Is it worthwhile for me to buy my own mifi and then "load" it for each trip?
Can the same one be used in the UK and Italy?

Or is getting a prepaid T mobile phone the way to go and use it as a 'hot spot' for my other devices?
TIA


----------



## PrairieGirl

dioxide45 said:


> It seems that we in the USA get ripped off on internet coverage? I have always read that those in Europe pay far less for what turns out to be faster service...

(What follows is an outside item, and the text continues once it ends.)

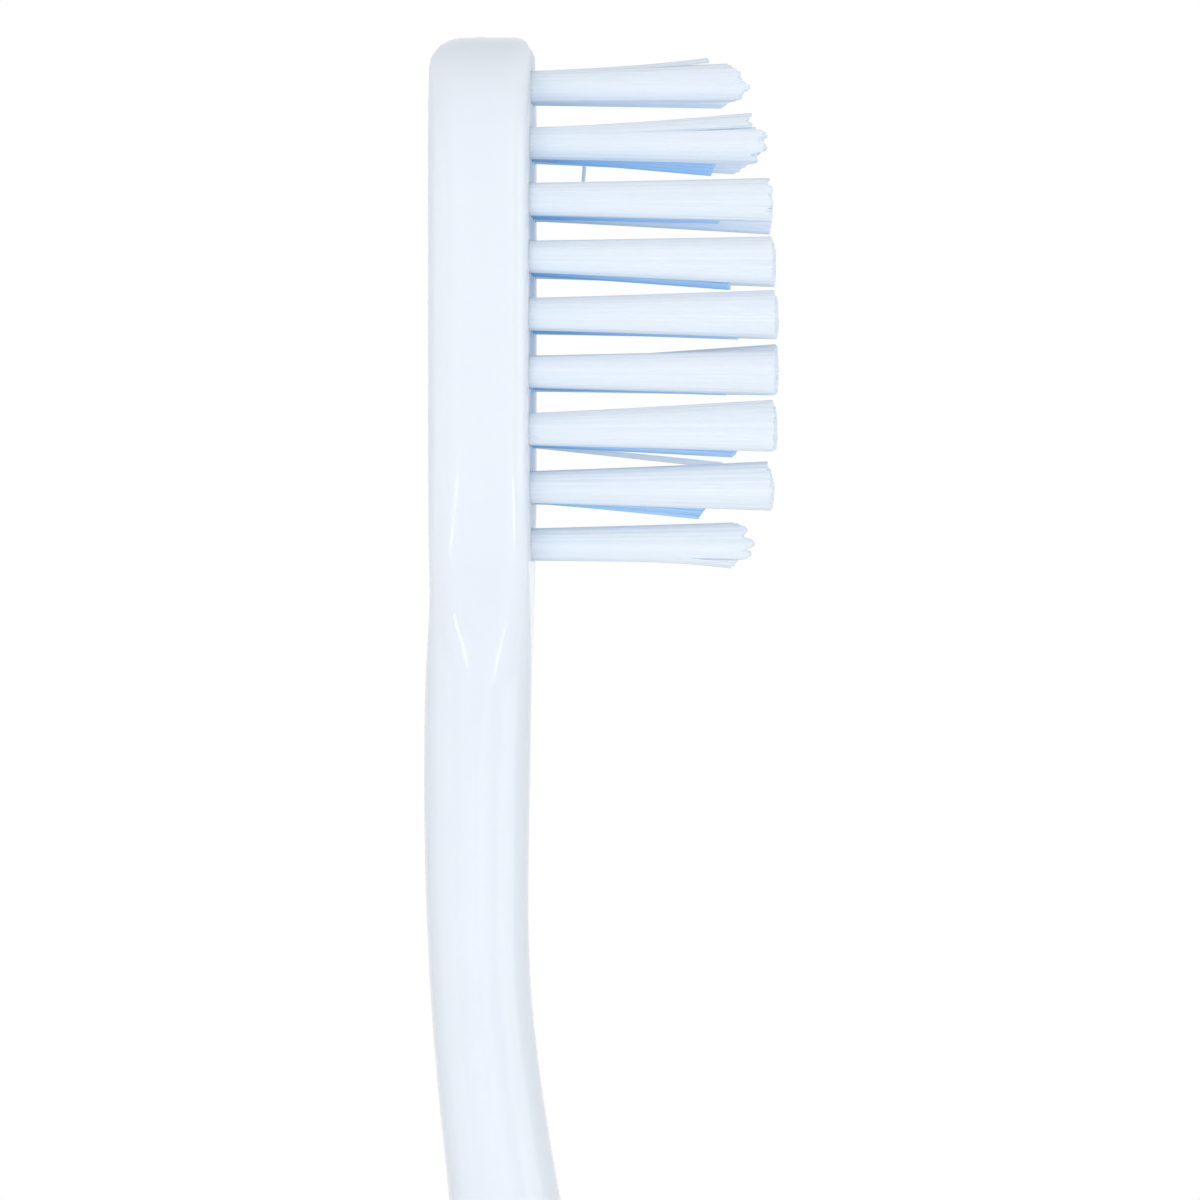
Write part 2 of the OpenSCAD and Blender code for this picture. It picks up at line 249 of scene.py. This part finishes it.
def spline_at(controls, place):
    """The cubic B-spline of the stations, which starts on the first and ends on the last."""
    i = min(int(place), len(controls) - 4)
    f = place - i
    return (
        (1 - f) ** 3 * controls[i]
        + (3 * f ** 3 - 6 * f ** 2 + 4) * controls[i + 1]
        + (-3 * f ** 3 + 3 * f ** 2 + 3 * f + 1) * controls[i + 2]
        + f ** 3 * controls[i + 3]
    ) / 6


def place_at(controls, z):
    """The place on the spline at a height, found by halving."""
    low = 0.0
    high = len(controls) - 3.0
    for _ in range(HALVINGS):
        middle = (low + high) / 2
        if spline_at(controls, middle)[0] < z:
            low = middle
        else:
            high = middle
    return low


def inset(depth, r):
    """How far a rounded edge of radius r stands back at a depth below its end."""
    return r - math.sqrt(r ** 2 - (r - depth) ** 2) if depth < r else 0.0


def end_station(s, z, front, back, side):
    """A station at another height, set in at its front, back and sides."""
    return np.array([z, s[1] - (front - back) / 2, s[2] - (front + back) / 2, s[3] - side, *s[4:]])


def section(s):
    """The points of one section: four rounded corners and the flats between them."""
    points = []
    corners = [(1, 1, s[4], s[5]), (-1, 1, s[6], s[7]), (-1, -1, s[6], s[7]), (1, -1, s[4], s[5])]
    for quarter, (sign_x, sign_y, depth_share, width_share) in enumerate(corners):
        for step in range(STEPS_PER_CORNER + 1):
            a = math.radians(90) * (quarter + step / STEPS_PER_CORNER)
            points.append([
                s[1] + s[2] * (sign_x * (1 - depth_share) + depth_share * math.cos(a)),
                s[3] * (sign_y * (1 - width_share) + width_share * math.sin(a)),
                s[0],
            ])
    points = np.array(points)
    ring = []
    for k in range(len(corners)):
        arc = points[k * (STEPS_PER_CORNER + 1):(k + 1) * (STEPS_PER_CORNER + 1)]
        after = points[(k + 1) * (STEPS_PER_CORNER + 1) % len(points)]
        flat = [mix(arc[-1], after, step / STEPS_PER_FLAT) for step in range(1, STEPS_PER_FLAT)]
        ring.extend([*arc, *flat])
    return np.array(ring)


def raise_ribs(ring, controls):
    """Lifts the front of a section to the grip ribs, with a fillet at their feet."""
    z = ring[0][2]
    for i in range(RIB_COUNT):
        rib_z = THUMB_Z + RIB_PITCH * (i - (RIB_COUNT - 1) / 2)
        if abs(z - rib_z) >= RIB_R:
            continue
        s = spline_at(controls, place_at(controls, rib_z))
        middle = s[1] + s[2] + RIB_H - RIB_R - RIB_ARC_R
        reach = RIB_ARC_R + math.sqrt(RIB_R ** 2 - (z - rib_z) ** 2)
        for p in ring:
            if p[0] > s[1] and abs(p[1]) < reach:
                crest = middle + math.sqrt(reach ** 2 - p[1] ** 2)
                lift = (crest - p[0] + math.hypot(crest - p[0], RIB_FILLET)) / 2
                p[0] += lift if crest > p[0] - FILLET_REACH * RIB_FILLET else 0
    return ring


def moulding():
    """The outer shape of the body, without its holes."""
    rows = stations()
    controls = [2 * rows[0] - rows[1], *rows, 2 * rows[-1] - rows[-2]]
    last = len(rows) - 1
    places = [i / STEPS_PER_STATION for i in range(last * STEPS_PER_STATION + 1)]
    half_zone = RIB_PITCH * (RIB_COUNT - 1) / 2 + 2 * RIB_R
    rib_zone = np.arange(THUMB_Z - half_zone, THUMB_Z + half_zone, RIB_RING_SPACING)
    zone_places = [place_at(controls, z) for z in rib_zone]
    places = [p for p in places if not zone_places[0] - RING_GAP < p < zone_places[-1] + RING_GAP]
    sections = [spline_at(controls, p) for p in sorted(places + zone_places)]
    shares = [(i / (STEPS_PER_END + 1)) ** 2 for i in range(STEPS_PER_END + 1)]
    butt = [
        end_station(rows[0], BUTT_CORNER_R * share, inset(BUTT_CORNER_R * share, BUTT_EDGE_R),
                    inset(BUTT_CORNER_R * share, BUTT_EDGE_R), inset(BUTT_CORNER_R * share, BUTT_CORNER_R))
        for share in shares
    ]
    head = [
        end_station(rows[-1], BRUSH_L - HEAD_CORNER_R * share, inset(HEAD_CORNER_R * share, FACE_EDGE_R),
                    inset(HEAD_CORNER_R * share, BACK_EDGE_R), inset(HEAD_CORNER_R * share, HEAD_CORNER_R))
        for share in reversed(shares)
    ]
    rings = [raise_ribs(section(s), controls) for s in [*butt, *sections, *head]]
    count = len(rings[0])
    faces = [list(range(count))[::-1]]
    for k in range(len(rings) - 1):
        for i in range(count):
            a = k * count + i
            b = k * count + (i + 1) % count
            faces.append([a, b, b + count, a + count])
    faces.append([(len(rings) - 1) * count + i for i in range(count)])
    return mesh_object("body", np.concatenate(rings), faces)


def cylinder(points, faces, base, axis, r, height, sides):
    """Adds a closed cylinder from base along axis, which is 0 for X or 2 for Z."""
    first = len(points)
    across = [(axis + 1) % 3, (axis + 2) % 3]
    for level in (0, height):
        for i in range(sides):
            p = np.array(base, float)
            p[axis] += level
            p[across[0]] += r * math.cos(math.tau * i / sides)
            p[across[1]] += r * math.sin(math.tau * i / sides)
            points.append(p)
    faces.append([first + i for i in range(sides)][::-1])
    faces.append([first + sides + i for i in range(sides)])
    for i in range(sides):
        j = (i + 1) % sides
        faces.append([first + i, first + j, first + sides + j, first + sides + i])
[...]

Does it make you feel any better to know that in Canada (at least Saskatchewan!) we pay far more than you do? But I agree, Europe is light years ahead of us.  Our friends from Holland were so perplexed when we were discussing phone options with them before our visit "but wifi is everywhere!".


----------



## jehb2

I've been at AirBnB places in Japan and a lot of the apartments offer complementary "pocket wifi" that you can take all over town.  Visitor reviews say it's really good. This sounds the same as mifi I'm guessing.


----------



## Helios

Ken555 said:


> It's exactly what I wrote... 3UK (www.three.co.uk). I'll be using it next week myself in Europe!
> 
> 
> Sent from my iPad using Tapatalk



Sorry about that, I thought you meant you both 3 UK based sims.  That doesn't really makes sense.  

Can you get them at the Heathrow Airport?  And, do you have a recommendation for French SIMs?


----------



## Pompey Family

Helios said:


> Sorry about that, I thought you meant you both 3 UK based sims.  That doesn't really makes sense.
> 
> Can you get them at the Heathrow Airport?  And, do you have a recommendation for French SIMs?



You won't need a separate French SIM if you opt for a Three one as the Three network allows you to use your allowance in a number of other countries without incurring additional expense.

http://www.three.co.uk/Discover/Phones/Feel_At_Home


----------